There are leading left-wing political activists who claim that Israel “is built on the idea that Jews are supreme to everyone else,” implying that any form of Zionism, including progressive Zionism, is inherently sympathetic to white supremacy. But when a Jewish undergraduate is hounded off a student council (“Impeach her Zionist ass,” according to the social media campaign against her) she may understandably wonder whether the hoary equivalence of Zionism and racism hasn’t become another pretext to target Jews.
The list goes on. In the months after the Pittsburgh massacre, I sometimes heard the argument that Jews had far more to fear from the anti-Semitism of the Charlottesville right — which, after all, had led to the shedding of human blood in Pittsburgh and later at a synagogue in Poway, Calif. — than from the anti-Semitic “microaggressions” from other quarters. Mainstream media reports added to the perception that the rise in hate crimes, including crimes against Jews, was overwhelmingly a function of right-wing hate.

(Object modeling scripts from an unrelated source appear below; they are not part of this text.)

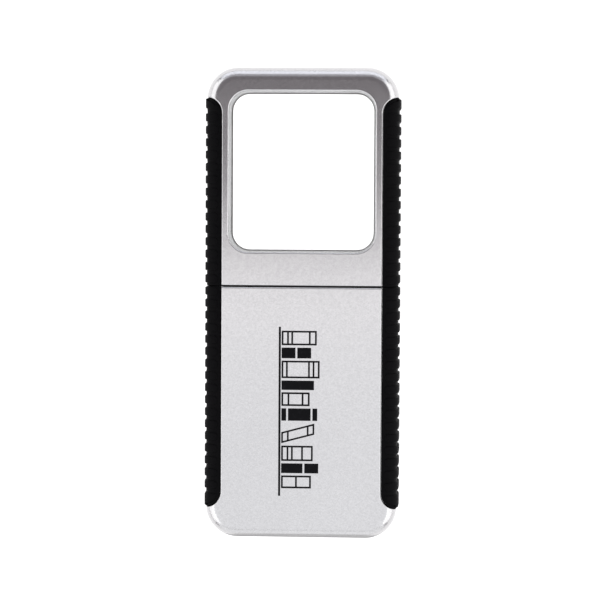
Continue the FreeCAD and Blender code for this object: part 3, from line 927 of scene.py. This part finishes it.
@dataclass
class Grip:
    """One rubber strip with its cross ribs and end pad."""

    side: Side
    body: Body
    node: str
    seam_y: float
    far_y: float
    rib_pitch: float
    ribs: int
    rib_root_y: float = 4.2
    inner_x: float = 18.82
    end_r: float = 3.58
    half_x: float = 22.4
    groove: float = 1.2
    rib_inset: float = 0.75
    rib_end_r: float = 0.9
    rib_gap: float = 0.95
    rib_length: float = 17.5
    edge_soft: float = 0.2
    skin: SideForm = SideForm(22.4, 0.28, 12.22, 3.0)
    crown: SideForm = SideForm(22.8, 0.0, 12.5, 3.4)
    core: SideForm = SideForm(21.05, 1.35, 11.15, 1.65)

    @property
    def way(self) -> int:
        """+1 if the strip runs towards the lens head's end, -1 if towards the handle's."""
        return 1 if self.far_y > self.seam_y else -1

    def build(self, rows: Grower) -> list[bpy.types.Object]:
        """Builds the strip, its ribs and its end pad.

        Args:
            rows: the tree that lays out rows.

        Returns:
            The objects.
        """
        strip = piece(self._strip(), RUBBER, self.body, self.node)
        inputs = {
            "Count": self.ribs,
            "Start": (0.0, (self.rib_root_y + self.way * self.rib_pitch / 2) * MM, 0.0),
            "Step": (0.0, self.way * self.rib_pitch * MM, 0.0),
        }
        rib_mesh = rows.grow(f"{self.node}_ribs", self._rib(), RUBBER, inputs)
        ribs = piece(rib_mesh, RUBBER, self.body)
        pad = piece(self._pad(), RUBBER, self.body)
        return [thing for thing in (strip, ribs, pad)]

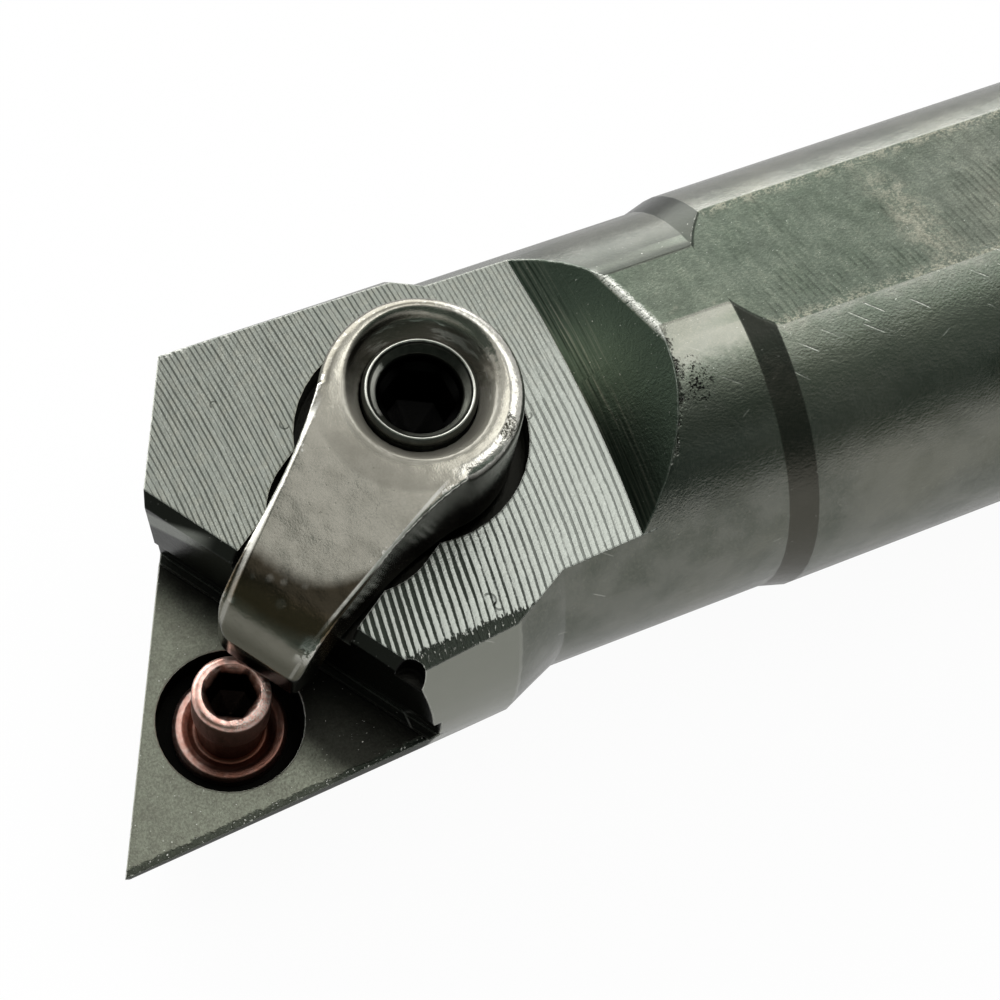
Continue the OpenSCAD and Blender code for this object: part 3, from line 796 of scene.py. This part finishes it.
def dense(points, step):
    # profile points (radius, height, share of hexagon, softness of the corner) as closely spaced rings
    soft = []
    for spot, (radius, height, hexagon, ease) in enumerate(points):
        here = Vector((radius, height, hexagon))
        if ease and 0 < spot < len(points) - 1:
            before, after = (Vector(points[spot + side][:3]) for side in (-1, 1))
            start = here + (before - here) * min(0.45, ease / (before - here).length)
            end = here + (after - here) * min(0.45, ease / (after - here).length)
            for share in (0, 0.25, 0.5, 0.75, 1):
                soft.append(start.lerp(here, share).lerp(here.lerp(end, share), share))
        else:
            soft.append(here)
    rings = [soft[0]]
    for before, after in zip(soft, soft[1:]):
        count = max(1, math.ceil((after - before).length / step))
        rings += [before.lerp(after, (spot + 1) / count) for spot in range(count)]
    return rings


def turned(name, g, place, shape):
    # a turned piece about the Z axis of a place, with shape(radius, height, angle) as its last word on each point
    build = bmesh.new()
    loops = []
    count = g["segments"]
    for radius, height, hexagon in dense(g["profile"], g["step"]):
        loop = []
        for spot in range(count):
            angle = 2 * math.pi * spot / count
            flatted = radius / math.cos(angle % (math.pi / 3) - math.pi / 6)
            out, up = shape(radius + (flatted - radius) * hexagon, height, angle)
            loop.append(build.verts.new((out * math.cos(angle), out * math.sin(angle), up)))
        loops.append(loop)
    for lower, upper in zip(loops, loops[1:]):
        for spot in range(count):
            after = (spot + 1) % count
            build.faces.new((lower[spot], lower[after], upper[after], upper[spot]))
    build.faces.new(loops[0][::-1])
    build.faces.new(loops[-1])
    for face in build.faces:
        face.smooth = True
    mesh = bpy.data.meshes.new(name)
    build.to_mesh(mesh)
    build.free()
    mesh.transform(Matrix.Scale(mm, 4) @ place)
    return linked(name, mesh)


def threaded(g, radius, height, angle):
    # the radius with the threads' grooves cut in, which run out at their ends
    least, most = g["crest"]
    for low, high, hand in g["threads"]:
        if least <= radius < most and low < height < high:
            phase = (height / g["pitch"] - hand * angle / (2 * math.pi)) % 1
            fade = min(1, (height - low) / g["runOut"], (high - height) / g["runOut"])
            groove = min(1, max(0, 1.15 - abs(phase - 0.5) * 2.6))  # sloping sides and a flat bottom
            radius -= g["threadDepth"] * fade * groove
    return radius


# Clamp screw: opposite threads either side of a turned neck, with a hex socket in a coned mouth
screw = {
    "profile": [(1.2, -11.9, 1, 0), (1.5, -12.5, 1, 0.05), (2.1, -12.5, 0, 0.1), (2.6, -12.0, 0, 0.1),
                (2.6, -2.25, 0, 0), (2.25, -1.85, 0, 0.15), (2.25, -0.85, 0, 0.15), (2.6, -0.45, 0, 0),
                (2.6, 4.72, 0, 0.06), (2.47, 4.93, 0, 0.05), (2.4, 4.99, 0, 0.03), (2.33, 4.93, 0, 0.04),
                (2.28, 4.8, 0, 0.05), (1.95, 4.5, 0, 0.08), (1.88, 3.9, 0, 0.1), (1.5, 3.6, 1, 0.05),
                (1.5, 0.6, 1, 0), (0.1, 0.1, 0, 0)],
    "segments": 96, "step": 0.09, "dented": 0.015,
    "threads": ((-11.9, -2.3, 1), (-0.35, 4.5, -1)),  # from, to, and 1 or -1 for its hand
    "crest": (2.55, 2.7), "pitch": 1.0, "threadDepth": 0.4, "runOut": 0.4,
    "metallic": 0.92, "rough": 0.28, "grains": {"fine": (0.09, 2, 0.6), "small": (0.4, 3, 0.6)},
    "heights": {"fine": 0.006, "small": 0.01},
    "black": paint(40, 41, 36), "ring": paint(226, 227, 216), "chamfer": paint(112, 114, 105), "pit": paint(9, 9, 8),
}


def addScrew(g):
    def shape(radius, height, angle):
        dent = noise.noise(Vector((math.cos(angle) * 2.2, math.sin(angle) * 2.2, height * 1.5)))
        return threaded(g, radius, height, angle) + dent * g["dented"], height
    return turned("twoWayScrew", g, clampPlace(), shape)


def screwFinish(g):
    f = newFinish("screw black")
    at = f.grains(f.millimetres(), g["grains"])
    cx, cy, cz = f.placed(at.place, clampPlace())
    small = at.small
    away = apart(cx, cy)
    way = cy.math("ARCTAN2", cx)
    ring = f.band(away + (small - 0.5) * 0.05, 2.4, 0.035, 0.035) * f.ease(cz, 4.8, 4.9)
    mouth = f.band(away, 2.06, 0.1, 0.05) * f.ease(cz, 4.35, 4.5)
    glint = mouth * f.band(way + (small - 0.5) * 0.8, -1.0, 0.45, 0.25)
    lit = mouth * f.band(way, 1.15, 0.7, 0.3)
    deep = f.ease(cz, 4.45, 4.2) * f.ease(away, 1.98, 1.93)
    colour = f.layered(
        g["black"],
        (small * 0.5, g["chamfer"]),
        (lit * 0.8, g["chamfer"]),
        # painted shade deep in the socket
        (deep, g["pit"]),
        (ring * (0.5 + small * 0.6) | glint * 0.85, g["ring"]))
    f.closeMetal(colour, g["metallic"], g["rough"] + small * 0.12, f.bumped(bumps(at, g["heights"])))
    return f


screwPiece = addScrew(screw)
dress(screwPiece, screwFinish(screw))
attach(screwPiece, "clamp_screw")
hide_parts("clamp_screw")
print("screw made", len(screwPiece.data.polygons), "faces")


# Locating pin: coppered, with a flange down in its counterbore
pin = {
    "profile": [(0.05, -11.9, 0, 0), (1.6, -11.9, 0, 0.08), (2.0, -11.5, 0, 0.08), (2.0, -7.75, 0, 0),
                (1.8, -7.6, 0, 0.05), (2.6, -7.59, 0, 0.05), (2.65, -7.5, 0, 0.05), (2.65, -6.88, 0, 0.08),
                (2.48, -6.7, 0, 0.08), (2.17, -6.7, 0, 0.08), (1.7, -7.12, 0, 0.12), (1.49, -6.98, 0, 0.1),
                (1.49, -4.6, 0, 0.1), (1.785, -4.3, 0, 0.08), (1.785, -2.2, 0, 0.12), (1.6, -2.0, 0, 0.12),
                (1.33, -2.02, 0, 0.08), (1.0, -2.42, 1, 0.06), (1.0, -4.55, 1, 0), (0.05, -5.0, 0, 0)],
    "segments": 96, "step": 0.08, "threads": ((-11.4, -7.9, 1),), "crest": (1.9, 2.05), "pitch": 0.7,
    "threadDepth": 0.3, "runOut": 0.3, "dented": 0.012, "socketWorn": 0.025, "topWorn": 0.05,
    "metallic": 0.92, "rough": 0.26, "grains": {"fine": (0.08, 3, 0.6), "small": (0.32, 3, 0.6)},
    "heights": {"fine": 0.008, "small": 0.015},
    "copper": paint(222, 172, 156), "rosy": paint(246, 214, 202), "brown": paint(96, 60, 46),
    "soot": paint(22, 14, 9), "bare": paint(214, 208, 198),
}


def addPin(g):
    def shape(radius, height, angle):
        radius = threaded(g, radius, height, angle)
        way = Vector((math.cos(angle), math.sin(angle), height * 0.6))
        radius += noise.noise(way * 1.6) * g["dented"]
        if height > -2.5 and radius < 1.5:
            radius += noise.noise(way * 4.5) * g["socketWorn"]
        if height > -2.2:
            height += min(0, noise.noise(way * 3.2) * g["topWorn"])
        return radius, height
    return turned("locatingPin", g, seatPlace(), shape)


def pinFinish(g):
    f = newFinish("pin copper")
    at = f.grains(f.millimetres(), g["grains"])
    sx, sy, sz = f.placed(at.place, seatPlace())
    small, fine = at.small, at.fine
    away = apart(sx, sy)
    way = sy.math("ARCTAN2", sx)
    side = f.ease(sz, -2.15, -2.5) * f.ease(away, 2.0, 1.9)
    socket = f.ease(away + (small - 0.5) * 0.25, 1.34, 1.2) * f.ease(sz, -5.2, -5.0)
    inner = f.ease(away, 1.2, 1.1) * f.ease(sz, -2.2, -2.5)
    chipped = f.ease(sz, -2.35, -2.1) * f.ease(sy + (small - 0.5) * 1.6, 0.9, 1.3)
    flangeBack = f.ease(sz, -6.0, -6.4) * f.ease(abs(way + 0.9), 0.6, 1.2)
    colour = f.layered(
        g["copper"],
        (f.ease(small, 0.35, 0.7), g["rosy"]),
        (f.ease(fine, 0.5, 0.75) * 0.35, g["brown"]),
        (side * (0.65 + small * 0.4), g["brown"]),
        # painted shade: the flange brown all round but for a lit crescent on one side
        (flangeBack * 0.9, g["brown"]),
        (chipped * f.ease(fine, 0.52, 0.6), g["bare"]),
        (socket * 0.75, g["brown"]),
        # painted shade inside the socket
        (inner, g["soot"]))
    height = bumps(at, g["heights"]) + chipped * fine * 0.04
    f.closeMetal(colour, g["metallic"], g["rough"] + small * 0.12, f.bumped(height))
    return f


pinPiece = addPin(pin)
dress(pinPiece, pinFinish(pin))
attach(pinPiece, "locating_pin")
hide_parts("locating_pin")
print("pin made", len(pinPiece.data.polygons), "faces")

But then a tsunami of anti-Semitic assaults came crashing down on the Orthodox communities in New York, largely perpetrated by “young men of color,” according to The Times. And then five people were murdered in two separate terrorist attacks in Jersey City and Monsey, N.Y. In neither of these fatal attacks against Jews were white supremacists involved.
All of this should serve as stark reminders that when it comes to anti-Semitism, neither left nor right nor Black nor white has any kind of monopoly. No less important, no side is free of political leanings that are, if not anti-Semitic, then perilously close to it. The Trumpian right’s obsession with border walls, protective tariffs and drastic cuts to legal immigration is a vehicle for a toxic brand of American nationalism that over time cannot bode well for American Jews.
But the left’s fetish with pyramids of privilege and intersections of oppression is just as toxic, if not more, considering the broad success of American Jews in the ladders of educational, economic and cultural attainment. Whenever the success or merit of a minority group turns into a presumption of social guilt — whether it was the Asian community in Idi Amin’s Uganda, the Chinese in Suharto’s Indonesia, or Jews in Weimar Germany — the consequences tend to be catastrophic.
Two years ago, a once-unthinkable attack became an all-too-thinkable possibility for every synagogue in America. In itself, Pittsburgh should serve as a permanent reminder of how easily the politics of demonizing immigrants can lead to killing Jews.
But the broader lesson is that any ideology that borders on anti-Semitism can easily descend toward it. And anyone who isn’t calling out his own side as much as the other speeds that descent.